Friday, June 15, 2018

A simple fix for Argentina's peso

Since April 25th, the day the country imposed a foolish 5% tax on non-residents' holdings of Central Bank debt, Argentina's peso has lost almost 30% of its value, falling from 20 to 28. In the past year, the peso has lost almost half its value. The tax was merely the catalyst for the peso's abrupt decline, however. The real source of its persistent weakness since 2010—when the peso was trading at a relatively stable 3.8 to the dollar—is a 30% annual increase in the supply of pesos. Until Argentina's central bank stops massively printing money, the peso will continue to decline.

Why so much money printing? Because it's an easy, sneaky way of financing the government's deficit. The Central Bank effectively allows the government to spend Monopoly money in exchange for a meaningless IOU. Whoever holds pesos suffers a loss of purchasing power on an almost daily basis. That loss of purchasing power is otherwise known as an "inflation tax." The government funds its deficit by effectively robbing holders of its currency. That hits the little guy hard, and destroys confidence in the country in the process. It's hard to make significant investments in a country with a constantly depreciating currency.

Rather than own up to its shenanigans, the central bank first tried to "defend" the peso by selling one-fifth of its foreign reserves. Then the government sought $50 billion of "help" from the IMF, which it is in turn selling to further try to defend the peso. None of this has worked, of course, because it hasn't addressed the underlying problem, which is that there are way too many pesos being created. Selling a large part of your monetary base without a corresponding decline in the money supply (there has been no decline at all in Argentina's money supply for months) only facilitates capital flight. Technically speaking, Argentina's central bank has been engaging in sterilized intervention in the currency market.
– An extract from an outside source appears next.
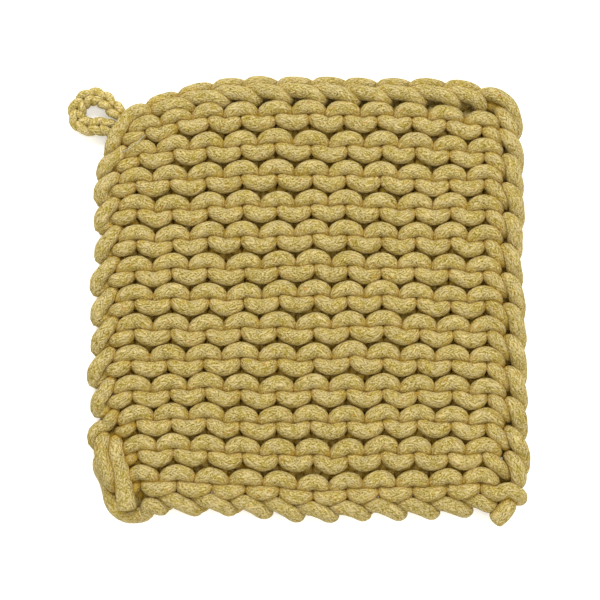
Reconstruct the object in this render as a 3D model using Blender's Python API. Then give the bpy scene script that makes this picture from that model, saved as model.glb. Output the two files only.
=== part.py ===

In the face of a big decline in the world's demand for pesos, the only way to support the peso's value is to make a big reduction in the supply of pesos. Until that happens the peso will continue to decline over time. Sure, at some point if the peso declines enough, it will prove an attractive bet and some foreign capital will return and the peso will stabilize for a time. But it will just be a temporary respite.

Chart #1

Chart #1 is my attempt to illustrate the fundamental problem of the Argentine peso. To begin with, the supply of pesos has been increasing by about 30% per year since 2010, while the supply of US dollars has been increasing by about 6% per year. So the supply of pesos relative to the supply of dollars has been increasing by about 24% per year. That implies that the value of the peso relative to the dollar should be declining by about 19% per year, and that is shown in the green line. (Equity investors can understand this if they consider that a two-for-one stock split—a 100% increase in the number of shares—implies a 50% reduction in the price of a stock.)

Today the government announced that Luis Caputo, a man with extensive Wall Street experience, will be the new head of the BCRA. Let's hope he understands the peso's fundamental problem and promises to sharply curtail future money printing. If he does, confidence would be immediately restored and the peso could stabilize and even firm a bit. If he doesn't, then Argentina will eventually squander the IMF's $50 billion and the country will continue to suffer.


Andrew said...

Digging deeper into the problem, isn't it a matter of balance between spending and collections?

That is, the Gov't is spending more than what it collects in regular Taxes. So, to "balance" the budget, it just prints money.

There are lots of ways a Gov't can collect taxes: income, property, sales or even thru utilities such as electric, water, telephone for example.

So, while the new leaders may understand the problem, the best fix is simply more difficult to enact than the easy way out.

Argentina also has a sad history of State Terrorism and deeply entrenched Corruption. Could this be another even more fundamental reason? That is, printing money provides greater control for the corrupt to flourish?

Scott Grannis said...

Andrew: yes, it really boils down to how Argentina deals with it budget deficit. Printing money is easy, because only the smart ones realize how it works. Most of the population struggles along, inflation a constant fact of life to be tolerated. To stop printing money, the government has to either 1) cut spending (not popular), 2) raise taxes (not popular either), and/or 3) borrow money legitimately, like the US government does. Of the three, I'd prefer the latter approach. And your point is well taken, since the corrupt are usually smarter than the rest.

Mississippi Snopes said...

The Argentine peso is an interesting topic, but it seems pretty minor in light of all the tariffs and trade threats erupting daily.

Unknown said...

Aren't the US, Eurozone Countries, and China headed in the same direction?